(Recorded data)
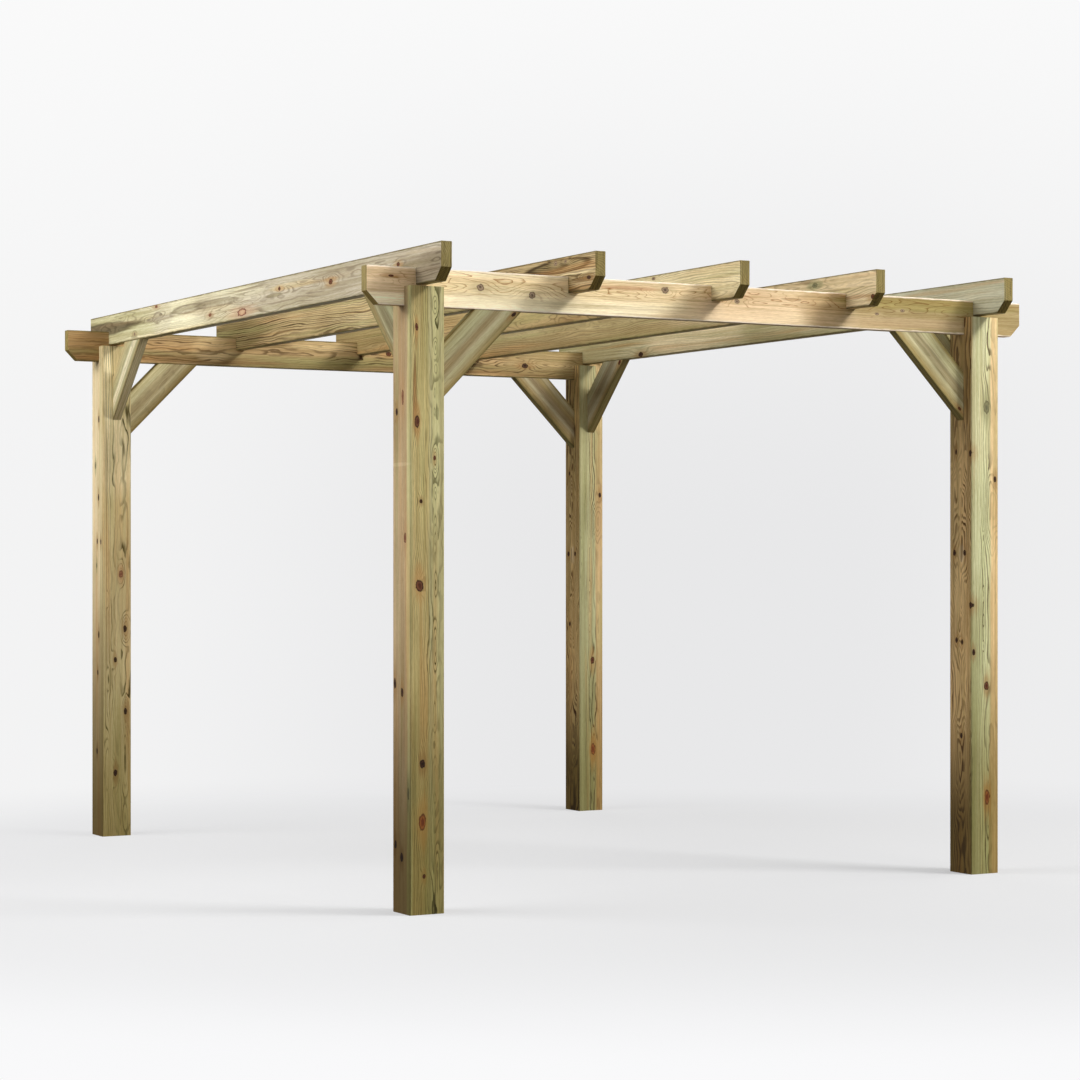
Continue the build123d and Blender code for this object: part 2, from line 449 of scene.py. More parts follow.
WOODS["rafter_1"] = Wood([
    Face("left", across((0, OLD_CREAM, 0.6), (0.12, YELLOW_CREAM, 0.5), (0.5, YELLOW_CREAM, 0.6),
            (1, YELLOW_CREAM, 0.5)),
        grey=[(573, -43, 12, 7)], red=[(843, 60, 15, 7), (1463, -27, 15, 8)], ring=[(1807, -43, 44, 15)],
        brown=[(2187, 22, 12, 8), (2673, 7, 17, 11), (3257, 17, 12, 8)],
        stains_and_painted_light=[(2800, 0, 1350, 160, GREY_BEIGE, 1.0), (50, 0, 850, 180, STAINED_GREEN, 0.9),
            (170, 6, 460, 32, STAIN_GREY, 0.85, 0.6), (860, 8, 60, 26, LENS_GREY, 0.6, 0.7),
            (900, 4, 190, 12, LENS_GREY, 0.9), (920, 0, 130, 90, GREY_BEIGE, 0.35),
            (1190, 20, 170, 20, LENS_GREY, 0.7, 0.6), (2130, 0, 90, 11, DRAB, 0.7, 0.3),
            (573, -43, 34, 17, DRAB, 0.5, 0.4), (1560, 18, 230, 17, LENS_GREY, 0.7, 0.4),
            (2300, 25, 260, 14, OLD_CREAM, 0.5), (3540, -25, 330, 75, DUSK_GREY, 0.9)]),
    Face("right", even(0.6, STRAW, TAN)),
    Face("under", even(0.5, STRAW, TAN)),
    Face("top", even(0.5, YELLOW_CREAM, TAN)),
], pith=(-70, 5), ring=8, seed=7, line=BROWN_LINE, mottle=0.12)
WOODS["rafter_2"] = Wood([
    Face("left", even(1, GREY_STRAW), eyes=[(3330, 37, 250, 34, 1.5), (3552, -24, 160, 20, 4)],
        grey=[(3307, 51, 13, 8), (3380, 51, 10, 6)], dark=[(3552, -24, 14, 7)],
        stains_and_painted_light=[(3500, -24, 80, 7, BROWN_BAND, 0.9, 0.6), (200, -10, 480, 90, DEEP_OLIVE, 0.9),
            (1520, 0, 280, 80, PALE_TAN, 0.5), (3340, 37, 235, 28, OLIVE_TAN, 0.7, 1.0),
            (3250, 37, 140, 18, DEEP_OLIVE, 0.5, 0.8), (3470, 3, 150, 7, PALE_YELLOW, 0.7),
            (3500, -44, 130, 8, PALE_YELLOW, 0.5), (3500, -12, 120, 5, BROWN_BAND, 0.7),
            (3520, -34, 110, 4, BROWN_BAND, 0.7)]),
    Face("right", even(0.7, HONEY, TAN)),
    Face("top", even(0.6, TAN, HONEY)),
], pith=(-60, -90), ring=8, seed=8, line=DEEP_LINE, pale=(0.3, 0.45), swirl=10)
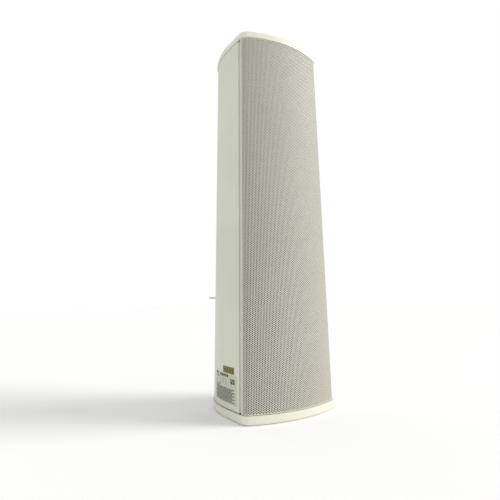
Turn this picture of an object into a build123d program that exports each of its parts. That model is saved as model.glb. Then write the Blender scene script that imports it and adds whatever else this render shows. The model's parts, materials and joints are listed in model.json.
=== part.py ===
"""Column loudspeaker: extruded body, wrap-round grille, end caps, four drivers and two swivel brackets.

Origin: centre of the bottom cap's underside. +Z up the column, -Y towards the listener. Millimetres.
"""

import os
from math import cos, radians, sin, sqrt

from build123d import *

# ---- Body -------------------------------------------------------------------------------------
body_length = 540.0
body_width = 148.0
front_rise = 17.5  # how far the front bows out past its corners
side_depth = 115.0  # front corners to rear face
side_bow = 1.3  # widest point of each side, out past the front corners
widest_y = 0.0
rear_side_radius = 139.0  # the sides curve in behind their widest point
front_corner_r = 12.5
rear_corner_r = 12.0
wall = 2.5

# ---- End caps and gaskets ---------------------------------------------------------------------
cap_band = 11.0
cap_lip = 1.7
cap_edge_r = 3.5
cap_plate = 3.0
cap_rim = 4.2
gasket_height = 1.0
gasket_inset = 0.9

# ---- Grille -----------------------------------------------------------------------------------
grille_gauge = 0.8
grille_end_gap = -0.6  # the sheet runs past the ends of the extrusion, over the gaskets
cloth_end_gap = 0.3
edge_setback = 12.5  # side wall starts this far behind the front corners
grille_return = 7.5  # grille edge stops this far behind the front corners
tongue_front = 5.0  # tongue starts this far behind the front corners
tongue_recess = 2.0
tongue_gauge = 2.0
tongue_overlap = 4.0
seat_back = 7.0  # rib that the grille sits on ends this far behind the front corners
cloth_gap = 0.3
cloth_gauge = 0.6
cloth_return = 4.4  # cloth stops this far behind the front corners

# ---- Baffle -----------------------------------------------------------------------------------
baffle_gauge = 9.0
baffle_setback = 8.75  # baffle front behind the front corners
baffle_half_width = 70.0
baffle_end_gap = 6.0
ledge_gauge = 2.5
ledge_width = 9.0
baffle_screw_x = 66.5

# ---- Drivers ----------------------------------------------------------------------------------
driver_count = 4
driver_pitch = 125.0
cutout_r = 47.5
flange_r = 56.0
flange_inner_r = 44.5
flange_gauge = 2.0
driver_gasket_gauge = 1.0
driver_screw_ring_r = 52.0
basket_depth = 29.0
basket_gauge = 1.2
basket_top_r = 46.0
basket_bottom_r = 28.0
basket_window_width = 24.0
basket_bore_r = 12.0
spider_depth = 21.0
cone_edge_r = 38.0
cone_depth = 18.0
paper_gauge = 0.7
dust_cap_r = 14.0
dust_cap_rise = 4.0
former_r = 10.3
former_gauge = 0.35
coil_r = 10.7
coil_length = 7.0
pole_r = 9.5
gap_r = 11.2
plate_r = 25.0
plate_gauge = 4.0
magnet_inner_r = 15.0
magnet_r = 30.0
magnet_height = 14.0
roll_height = 3.0
roll_gauge = 0.6

# ---- Screws -----------------------------------------------------------------------------------
boss_r = 4.0
boss_hole_r = 2.0
boss_setback = 5.5  # middle of each boss in from the outside face
boss_pad = 1.5  # the caps' own bosses are this much wider
screw_r = 1.95
screw_head_r = 3.6
screw_head_h = 2.4
screw_head_pocket = 3.2
cap_screw_length = 22.0
baffle_screw_length = 11.0
wood_screw_length = 8.0
slot_gauge = 0.9
slot_depth = 1.1

# ---- Rear slot for T-nuts ---------------------------------------------------------------------
slot_mouth = 8.4
slot_inner = 14.0
slot_inner_depth = 6.0
slot_wall = 2.0

# ---- Swivel brackets --------------------------------------------------------------------------
bracket_height = {"lower": 153.0, "upper": 411.0}
arm_swing = {"lower": 34.0, "upper": 0.0}  # degrees from straight back, towards -X
bracket_gauge = 3.0
base_width = 36.0
base_height = 64.0
pivot_standoff = 19.0
arm_play = 0.05
ear_half_width = 13.0
washer_gauge = 1.0
washer_r = 9.0
pivot_r = 3.0
pivot_clearance = 0.08
pivot_head_h = 4.0
pivot_head_r = 5.6
pivot_nut_h = 5.0
arm_centres = 48.0
arm_half_width = 13.0
wall_hole_r = 4.25
fixing_pitch = 44.0
fixing_r = 3.0
fixing_head_r = 5.0
fixing_head_h = 3.2
fixing_hole_r = 3.2
fixing_length = 10.0
slot_nut_size = (13.6, 4.0, 16.0)
slot_nut_hole_r = 3.05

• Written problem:
Give every line of the material again, exactly as it reads.

• Solved exercise:
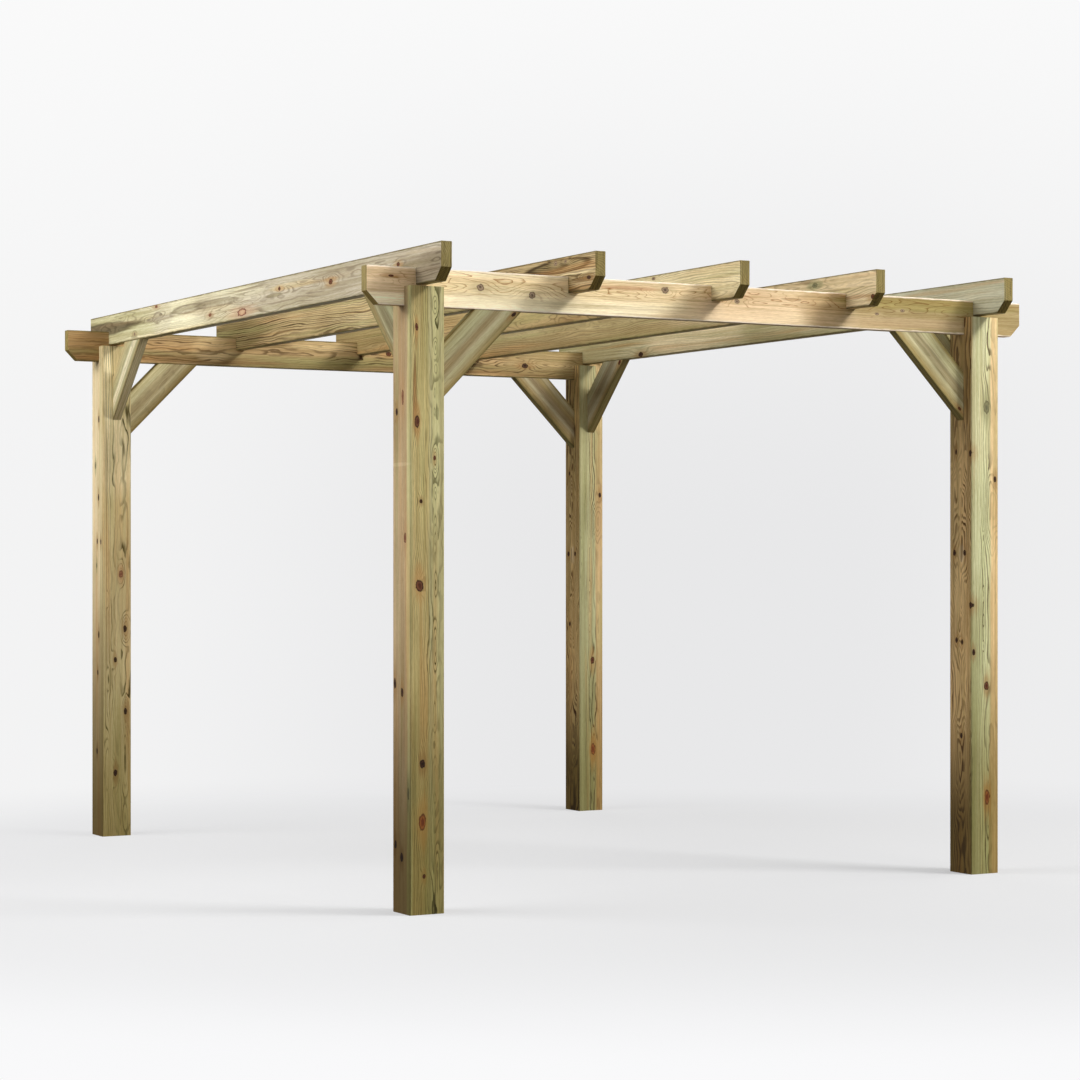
Continue the build123d and Blender code for this object: part 2, from line 449 of scene.py. More parts follow.
WOODS["rafter_1"] = Wood([
    Face("left", across((0, OLD_CREAM, 0.6), (0.12, YELLOW_CREAM, 0.5), (0.5, YELLOW_CREAM, 0.6),
            (1, YELLOW_CREAM, 0.5)),
        grey=[(573, -43, 12, 7)], red=[(843, 60, 15, 7), (1463, -27, 15, 8)], ring=[(1807, -43, 44, 15)],
        brown=[(2187, 22, 12, 8), (2673, 7, 17, 11), (3257, 17, 12, 8)],
        stains_and_painted_light=[(2800, 0, 1350, 160, GREY_BEIGE, 1.0), (50, 0, 850, 180, STAINED_GREEN, 0.9),
            (170, 6, 460, 32, STAIN_GREY, 0.85, 0.6), (860, 8, 60, 26, LENS_GREY, 0.6, 0.7),
            (900, 4, 190, 12, LENS_GREY, 0.9), (920, 0, 130, 90, GREY_BEIGE, 0.35),
            (1190, 20, 170, 20, LENS_GREY, 0.7, 0.6), (2130, 0, 90, 11, DRAB, 0.7, 0.3),
            (573, -43, 34, 17, DRAB, 0.5, 0.4), (1560, 18, 230, 17, LENS_GREY, 0.7, 0.4),
            (2300, 25, 260, 14, OLD_CREAM, 0.5), (3540, -25, 330, 75, DUSK_GREY, 0.9)]),
    Face("right", even(0.6, STRAW, TAN)),
    Face("under", even(0.5, STRAW, TAN)),
    Face("top", even(0.5, YELLOW_CREAM, TAN)),
], pith=(-70, 5), ring=8, seed=7, line=BROWN_LINE, mottle=0.12)
WOODS["rafter_2"] = Wood([
    Face("left", even(1, GREY_STRAW), eyes=[(3330, 37, 250, 34, 1.5), (3552, -24, 160, 20, 4)],
        grey=[(3307, 51, 13, 8), (3380, 51, 10, 6)], dark=[(3552, -24, 14, 7)],
        stains_and_painted_light=[(3500, -24, 80, 7, BROWN_BAND, 0.9, 0.6), (200, -10, 480, 90, DEEP_OLIVE, 0.9),
            (1520, 0, 280, 80, PALE_TAN, 0.5), (3340, 37, 235, 28, OLIVE_TAN, 0.7, 1.0),
            (3250, 37, 140, 18, DEEP_OLIVE, 0.5, 0.8), (3470, 3, 150, 7, PALE_YELLOW, 0.7),
            (3500, -44, 130, 8, PALE_YELLOW, 0.5), (3500, -12, 120, 5, BROWN_BAND, 0.7),
            (3520, -34, 110, 4, BROWN_BAND, 0.7)]),
    Face("right", even(0.7, HONEY, TAN)),
    Face("top", even(0.6, TAN, HONEY)),
], pith=(-60, -90), ring=8, seed=8, line=DEEP_LINE, pale=(0.3, 0.45), swirl=10)
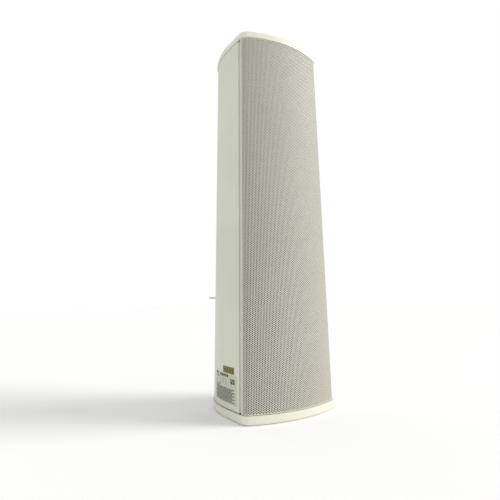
Turn this picture of an object into a build123d program that exports each of its parts. That model is saved as model.glb. Then write the Blender scene script that imports it and adds whatever else this render shows. The model's parts, materials and joints are listed in model.json.
=== part.py ===
"""Column loudspeaker: extruded body, wrap-round grille, end caps, four drivers and two swivel brackets.

Origin: centre of the bottom cap's underside. +Z up the column, -Y towards the listener. Millimetres.
"""

import os
from math import cos, radians, sin, sqrt

from build123d import *

# ---- Body -------------------------------------------------------------------------------------
body_length = 540.0
body_width = 148.0
front_rise = 17.5  # how far the front bows out past its corners
side_depth = 115.0  # front corners to rear face
side_bow = 1.3  # widest point of each side, out past the front corners
widest_y = 0.0
rear_side_radius = 139.0  # the sides curve in behind their widest point
front_corner_r = 12.5
rear_corner_r = 12.0
wall = 2.5

# ---- End caps and gaskets ---------------------------------------------------------------------
cap_band = 11.0
cap_lip = 1.7
cap_edge_r = 3.5
cap_plate = 3.0
cap_rim = 4.2
gasket_height = 1.0
gasket_inset = 0.9

# ---- Grille -----------------------------------------------------------------------------------
grille_gauge = 0.8
grille_end_gap = -0.6  # the sheet runs past the ends of the extrusion, over the gaskets
cloth_end_gap = 0.3
edge_setback = 12.5  # side wall starts this far behind the front corners
grille_return = 7.5  # grille edge stops this far behind the front corners
tongue_front = 5.0  # tongue starts this far behind the front corners
tongue_recess = 2.0
tongue_gauge = 2.0
tongue_overlap = 4.0
seat_back = 7.0  # rib that the grille sits on ends this far behind the front corners
cloth_gap = 0.3
cloth_gauge = 0.6
cloth_return = 4.4  # cloth stops this far behind the front corners

# ---- Baffle -----------------------------------------------------------------------------------
baffle_gauge = 9.0
baffle_setback = 8.75  # baffle front behind the front corners
baffle_half_width = 70.0
baffle_end_gap = 6.0
ledge_gauge = 2.5
ledge_width = 9.0
baffle_screw_x = 66.5

# ---- Drivers ----------------------------------------------------------------------------------
driver_count = 4
driver_pitch = 125.0
cutout_r = 47.5
flange_r = 56.0
flange_inner_r = 44.5
flange_gauge = 2.0
driver_gasket_gauge = 1.0
driver_screw_ring_r = 52.0
basket_depth = 29.0
basket_gauge = 1.2
basket_top_r = 46.0
basket_bottom_r = 28.0
basket_window_width = 24.0
basket_bore_r = 12.0
spider_depth = 21.0
cone_edge_r = 38.0
cone_depth = 18.0
paper_gauge = 0.7
dust_cap_r = 14.0
dust_cap_rise = 4.0
former_r = 10.3
former_gauge = 0.35
coil_r = 10.7
coil_length = 7.0
pole_r = 9.5
gap_r = 11.2
plate_r = 25.0
plate_gauge = 4.0
magnet_inner_r = 15.0
magnet_r = 30.0
magnet_height = 14.0
roll_height = 3.0
roll_gauge = 0.6

# ---- Screws -----------------------------------------------------------------------------------
boss_r = 4.0
boss_hole_r = 2.0
boss_setback = 5.5  # middle of each boss in from the outside face
boss_pad = 1.5  # the caps' own bosses are this much wider
screw_r = 1.95
screw_head_r = 3.6
screw_head_h = 2.4
screw_head_pocket = 3.2
cap_screw_length = 22.0
baffle_screw_length = 11.0
wood_screw_length = 8.0
slot_gauge = 0.9
slot_depth = 1.1

# ---- Rear slot for T-nuts ---------------------------------------------------------------------
slot_mouth = 8.4
slot_inner = 14.0
slot_inner_depth = 6.0
slot_wall = 2.0

# ---- Swivel brackets --------------------------------------------------------------------------
bracket_height = {"lower": 153.0, "upper": 411.0}
arm_swing = {"lower": 34.0, "upper": 0.0}  # degrees from straight back, towards -X
bracket_gauge = 3.0
base_width = 36.0
base_height = 64.0
pivot_standoff = 19.0
arm_play = 0.05
ear_half_width = 13.0
washer_gauge = 1.0
washer_r = 9.0
pivot_r = 3.0
pivot_clearance = 0.08
pivot_head_h = 4.0
pivot_head_r = 5.6
pivot_nut_h = 5.0
arm_centres = 48.0
arm_half_width = 13.0
wall_hole_r = 4.25
fixing_pitch = 44.0
fixing_r = 3.0
fixing_head_r = 5.0
fixing_head_h = 3.2
fixing_hole_r = 3.2
fixing_length = 10.0
slot_nut_size = (13.6, 4.0, 16.0)
slot_nut_hole_r = 3.05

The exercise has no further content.